## Short exercise
Up to and including the line with "# on the ground, under", reproduce the listing below exactly, beginning at its first line.

## Source data
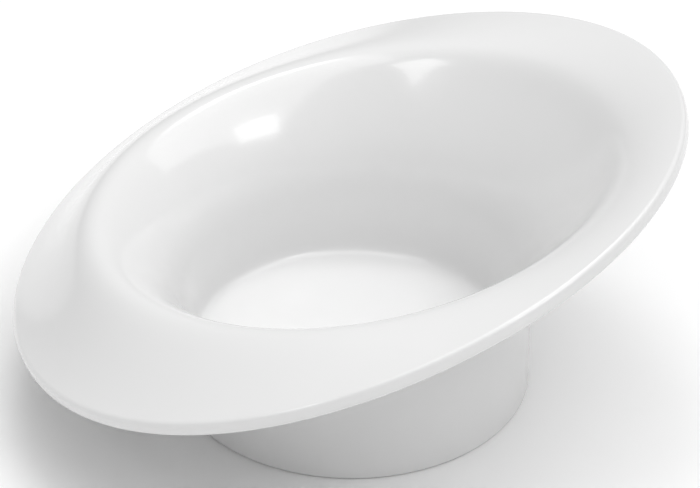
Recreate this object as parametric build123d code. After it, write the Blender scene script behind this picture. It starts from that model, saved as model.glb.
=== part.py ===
from build123d import *
import math
import os

# A white moulded bedpan: a bowl with a broad rim that tilts up to one end, set in a
# round foot skirt. Millimetres, +Z up, +X towards the rim's high end. The origin is
# on the ground, under the middle of the rim; the foot stands a little off it.

# Foot skirt
FOOT_X = 4.1                # the foot's axis
FOOT_RADIUS = 88.0
SKIRT_WALL = 3.4
SKIRT_TOP_LIMIT = 66.0      # above the seam, where the bowl's underside cuts it off
FOOT_LIP_WIDTH = 12.0       # flat ring that turns in under the skirt
FOOT_LIP_HEIGHT = 3.0
FOOT_EDGE_ROUND = 2.0

# Bowl and rim
WALL = 4.0
RIM_EDGE = 7.5              # height of the rim's outer edge, square to the rim's plane
RIM_EDGE_BULGE = 1.3        # how far it rounds outwards, flat in its middle
RIM_TILT = 19.2             # degrees
FLOOR_HEIGHT = 18.0         # top of the bowl's floor

# Control rings of the bowl's inside, from the floor out to the rim's edge. Each ring
# is nearly a circle in a tilted plane: centre x, centre z, mean radius, how much
# longer than wide it is (cosine of twice the turn), how much it comes to a point at
# the high end (cosine of three times the turn), and its tilt in degrees.
RINGS = [
    (FOOT_X, FLOOR_HEIGHT, 64.0, 0.0, 0.0, 0.0),          # flat floor
    (FOOT_X, FLOOR_HEIGHT, 76.0, 0.0, 0.0, 0.0),
    (FOOT_X, FLOOR_HEIGHT + 2.0, 81.0, 0.0, 0.0, 0.0),    # corner of the floor
    (FOOT_X, 38.0, 79.5, 0.0, 0.0, 2.0),                  # steep lower wall
    (FOOT_X + 0.2, 73.5, 86.4, 1.4, 0.0, 5.0),            # throat
    (FOOT_X + 2.0, 111.0, 118.8, 4.2, 0.0, 8.2),          # lip of the opening
    (FOOT_X - 2.5, 116.1, 128.9, 6.4, 0.0, 11.2),         # crest of the rim
    (FOOT_X - 3.5, 106.0, 152.7, 2.5, 1.8, 17.7),         # middle of the rim
    (-2.2, 101.1, 167.5, 4.1, 2.3, RIM_TILT),             # outer edge
]
THICKER_FROM = 0.6          # where, from floor 0 to edge 1, the wall starts to thicken

# Fineness of the points that the bowl's surface is passed through
WALL_ROWS = 120             # from the floor to the rim's edge, on each side
EDGE_ROWS = 12              # down the outer edge
POINTS_ROUND = 48


def spline_basis(i, degree, s, knots):
    """Value at s of B-spline basis function i."""
    if degree == 0:
        at_end = s == knots[-1] == knots[i + 1] and knots[i] < s
        return 1.0 if knots[i] <= s < knots[i + 1] or at_end else 0.0
    value = 0.0
    rising = knots[i + degree] - knots[i]
    falling = knots[i + degree + 1] - knots[i + 1]
    if rising > 0:
        value += (s - knots[i]) / rising * spline_basis(i, degree - 1, s, knots)
    if falling > 0:
        value += (knots[i + degree + 1] - s) / falling * spline_basis(i + 1, degree - 1, s, knots)
    return value


def ring_at(s):
    """The values of the ring at s, from 0 at the floor to 1 at the rim's edge."""
    degree = 3
    spans = len(RINGS) - degree
    knots = [0.0] * degree + [k / spans for k in range(spans + 1)] + [1.0] * degree
    shares = [spline_basis(i, degree, s, knots) for i in range(len(RINGS))]
    return [sum(share * ring[k] for share, ring in zip(shares, RINGS)) for k in range(6)]


def inside_point(s, turn):
    """A point of the bowl's inside, with turn in radians from the high end."""
    centre_x, centre_z, radius, longer, pointed, tilt = ring_at(s)
    radius += longer * math.cos(2 * turn) + pointed * math.cos(3 * turn)
    along = radius * math.cos(turn)
    tilt = math.radians(tilt)
    return Vector(
        centre_x + along * math.cos(tilt),
        radius * math.sin(turn),
        centre_z + along * math.sin(tilt),
    )


def rim_down():
    """Unit vector square to the rim's plane, downwards."""
    tilt = math.radians(RIM_TILT)
    return Vector(math.sin(tilt), 0, -math.cos(tilt))


def through_wall(s, turn):
    """Unit vector from the wall's inside to its outside, at inside_point(s, turn)."""
    step = 1e-4
    up_wall = inside_point(min(s + step, 1.0), turn) - inside_point(max(s - step, 0.0), turn)
    round_ring = inside_point(s, turn + step) - inside_point(s, turn - step)
    return round_ring.cross(up_wall).normalized()


def outside_point(s, turn):
    """The point of the bowl's outside that is opposite inside_point."""
    share = max(0.0, (s - THICKER_FROM) / (1.0 - THICKER_FROM)) ** 2
    across = through_wall(s, turn) * WALL * (1.0 - share) + rim_down() * RIM_EDGE * share
    return inside_point(s, turn) + across


def edge_point(down, turn):
    """A point of the rim's outer edge, with down from 0 at its top to 1 at its foot."""
    step = 1e-4
    along_edge = inside_point(1.0, turn + step) - inside_point(1.0, turn - step)
    outward = rim_down().cross(along_edge).normalized()
    bulge = RIM_EDGE_BULGE * (1.0 - abs(2.0 * down - 1.0) ** 4)
    return inside_point(1.0, turn) + rim_down() * (RIM_EDGE * down) + outward * bulge


def even_shares(count):
    """Values of s that are evenly spaced along the wall, measured at the bowl's side."""
    fine = 10 * count
    points = [inside_point(k / fine, math.pi / 2) for k in range(fine + 1)]
    reached = [0.0]
    for start, end in zip(points, points[1:]):
        reached.append(reached[-1] + (end - start).length)
    shares = [0.0]
    for k, (start, end) in enumerate(zip(reached, reached[1:])):
        while len(shares) < count and end * (count - 1) >= reached[-1] * len(shares):
            target = reached[-1] * len(shares) / (count - 1)
            shares.append((k + (target - start) / (end - start)) / fine)
    return shares


def make_bowl():
    """Bowl and rim, one moulding: up the inside, over the edge and down the outside."""
    turns = [2 * math.pi * k / POINTS_ROUND for k in range(POINTS_ROUND + 1)]
    shares = even_shares(WALL_ROWS)
    rows = [[inside_point(s, turn) for turn in turns] for s in shares]
    for k in range(1, EDGE_ROWS):
        rows.append([edge_point(k / EDGE_ROWS, turn) for turn in turns])
    for s in reversed(shares):
        rows.append([outside_point(s, turn) for turn in turns])
    wall = Face.make_surface_from_array_of_points(rows, tol=1e-2, min_deg=3, max_deg=3)
    floors = [Face(Wire([edge])) for edge in wall.edges() if edge.is_closed]
    return Solid(Shell([wall, *floors]))


def make_skirt(bowl):
    """Straight round foot, open underneath, that runs up to a seam under the bowl."""
    height = SKIRT_TOP_LIMIT
    inner_radius = FOOT_RADIUS - SKIRT_WALL
    upright = (Align.CENTER, Align.CENTER, Align.MIN)
    outer = Cylinder(FOOT_RADIUS, height, align=upright)
    outer = fillet(outer.edges().group_by(Axis.Z)[0], FOOT_EDGE_ROUND)
    hollow = Pos(0, 0, FOOT_LIP_HEIGHT) * Cylinder(inner_radius, height, align=upright)
    opening = Cylinder(inner_radius - FOOT_LIP_WIDTH, height, align=upright)
    tube = Pos(FOOT_X, 0, 0) * (outer - hollow - opening)
    pieces = (tube - bowl).solids()
    return max(pieces, key=lambda piece: piece.volume)


bowl = make_bowl()
skirt = make_skirt(bowl)

os.makedirs("parts", exist_ok=True)
export_step(bowl, "parts/bowl_and_rim.step")
export_step(skirt, "parts/foot_skirt.step")
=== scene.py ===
import math
import bpy
import numpy as np
from mathutils import Matrix, Vector


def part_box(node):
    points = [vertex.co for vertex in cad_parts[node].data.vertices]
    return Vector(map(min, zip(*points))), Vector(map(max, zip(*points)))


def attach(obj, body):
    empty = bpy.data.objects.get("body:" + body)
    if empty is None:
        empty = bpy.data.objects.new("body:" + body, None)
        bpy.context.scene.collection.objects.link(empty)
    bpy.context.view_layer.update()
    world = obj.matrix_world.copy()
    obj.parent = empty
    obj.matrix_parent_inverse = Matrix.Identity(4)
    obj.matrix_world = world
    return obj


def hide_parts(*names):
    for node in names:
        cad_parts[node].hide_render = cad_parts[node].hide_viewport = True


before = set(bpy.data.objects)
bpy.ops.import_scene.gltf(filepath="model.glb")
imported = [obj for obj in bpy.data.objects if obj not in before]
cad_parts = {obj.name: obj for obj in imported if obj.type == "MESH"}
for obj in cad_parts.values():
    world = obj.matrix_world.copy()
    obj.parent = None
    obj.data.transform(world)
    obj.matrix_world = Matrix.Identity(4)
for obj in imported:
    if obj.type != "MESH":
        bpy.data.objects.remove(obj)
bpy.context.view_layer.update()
MM = 0.001

# ---------------------------------------------------------------- sizes, in millimetres
# The foot stands a little off the middle of the rim, which is the frame's origin.
SKIRT_LOW, SKIRT_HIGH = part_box("foot_skirt")
FOOT_X = (SKIRT_LOW.x + SKIRT_HIGH.x) / 2 / MM
FOOT_RADIUS = (SKIRT_HIGH.x - SKIRT_LOW.x) / 2 / MM
SKIRT_WALL = 3.4
FOOT_LIP_WIDTH = 12.0
FOOT_LIP_HEIGHT = 3.0
FOOT_EDGE_ROUND = 2.0
LIP_ROUND = 0.5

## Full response
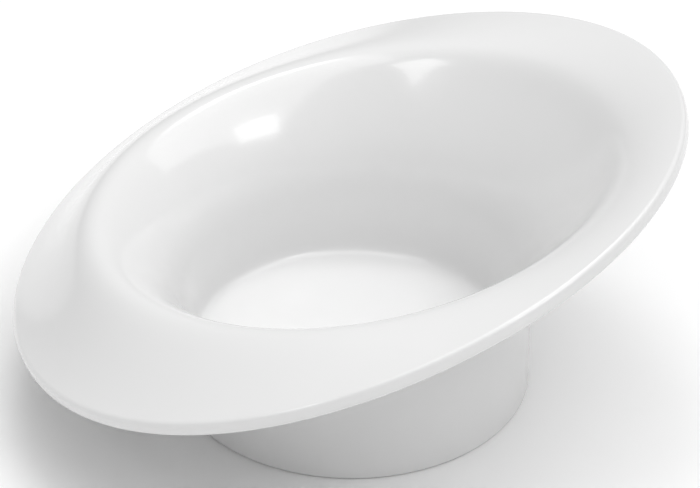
Recreate this object as parametric build123d code. After it, write the Blender scene script behind this picture. It starts from that model, saved as model.glb.
=== part.py ===
from build123d import *
import math
import os

# A white moulded bedpan: a bowl with a broad rim that tilts up to one end, set in a
# round foot skirt. Millimetres, +Z up, +X towards the rim's high end. The origin is
# on the ground, under the middle of the rim; the foot stands a little off it.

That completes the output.